When looking at who you choose to vote for as a Council member in D.C., it is important to understand the person you select will be working closely with 12 other members. They have to understand the art of compromise to get their initiatives passed. They must have the personality that will demand respect of the other members, and a style that will make them stand out on the Council. I think Jacque and Doni are the two choices in this Independent Council-at-large race who will be able to do that. Also, remember in an at-large seat on the Council the focus is a little different than when you are selecting a Council member for your own ward. These members need to have a little broader view, and be able to balance all constituents in every ward of the city. That is a little more difficult.
I know from talking with them that both Jacque and Doni are committed to equality, and just as important, economic equality. They understand for the District to do well; everyone needs a fair playing field. I have gotten the strong feeling they both understand what is happening around the nation is impacting the people of D.C. That includes the resurgence of antisemitism, as well as racism, Islamophobia, homophobia, and sexism. They understand we are faced with a White House, and Republican-controlled Congress, who instead of doing anything to combat these issues, are making them worse. And because home rule still gives Congress and the felon in the White House much-too-much control over D.C., this impacts us directly.

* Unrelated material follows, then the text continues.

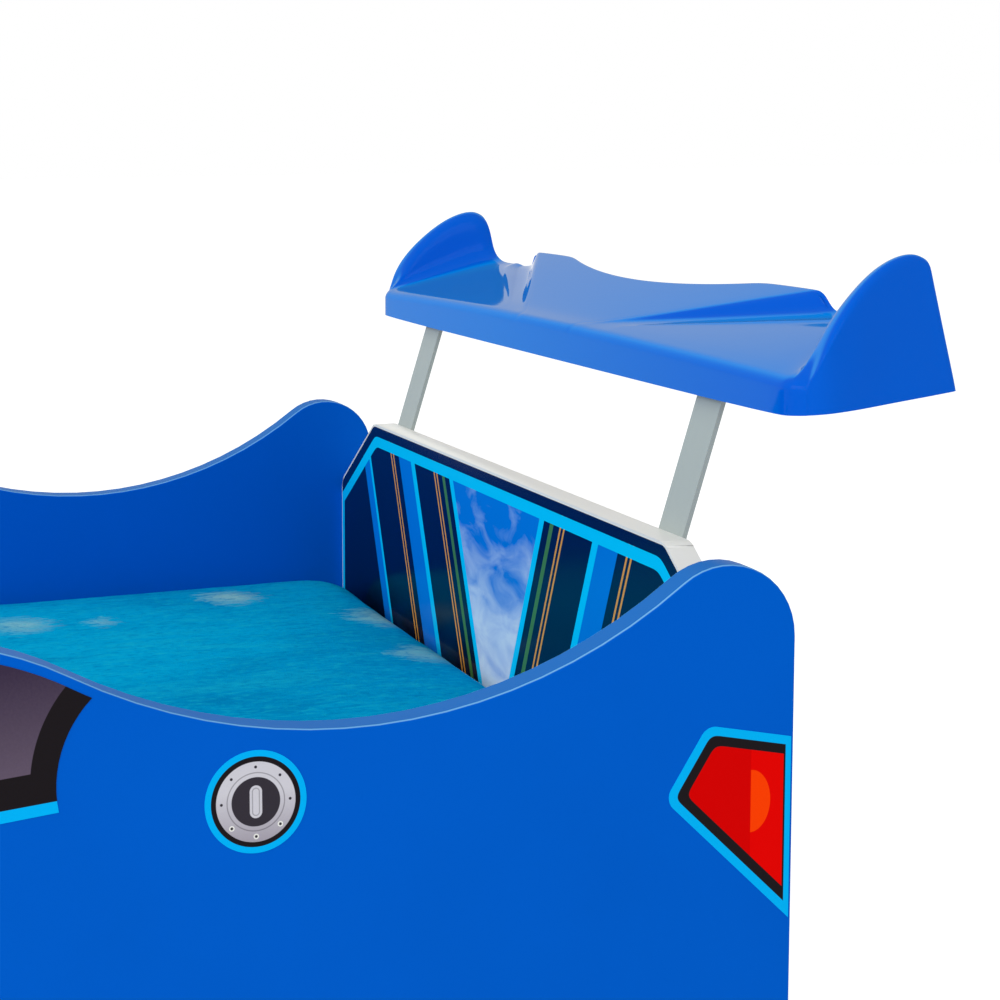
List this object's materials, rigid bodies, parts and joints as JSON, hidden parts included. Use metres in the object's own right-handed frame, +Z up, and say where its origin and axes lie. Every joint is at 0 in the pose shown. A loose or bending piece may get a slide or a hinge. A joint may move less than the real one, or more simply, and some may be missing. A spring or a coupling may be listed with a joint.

I have confidence in both Patterson and Crawford, that they will fight this, and do it intelligently, and successfully, to the benefit of all the people they are looking to serve.
So, my recommendation is you look at both their websites and decide who your first choice will be. Then rank that person #1 on your ballot for Independent Council-at-large. Then because you can with ranked choice voting, rank the other one #2. Then stop! You don’t need to rank any more.
Again, I think either Jacque Patterson or Doni Crawford will serve us well on the Council. They are both smart, experienced, and both will bring something new to the Council. Elissa Silverman had her chance before, and there were reasons the voters turned her out. Let’s not go backwards, but rather let’s move the District forward, with either Jacque Patterson or Doni Crawford.
Peter Rosenstein is a longtime LGBTQ rights and Democratic Party activist.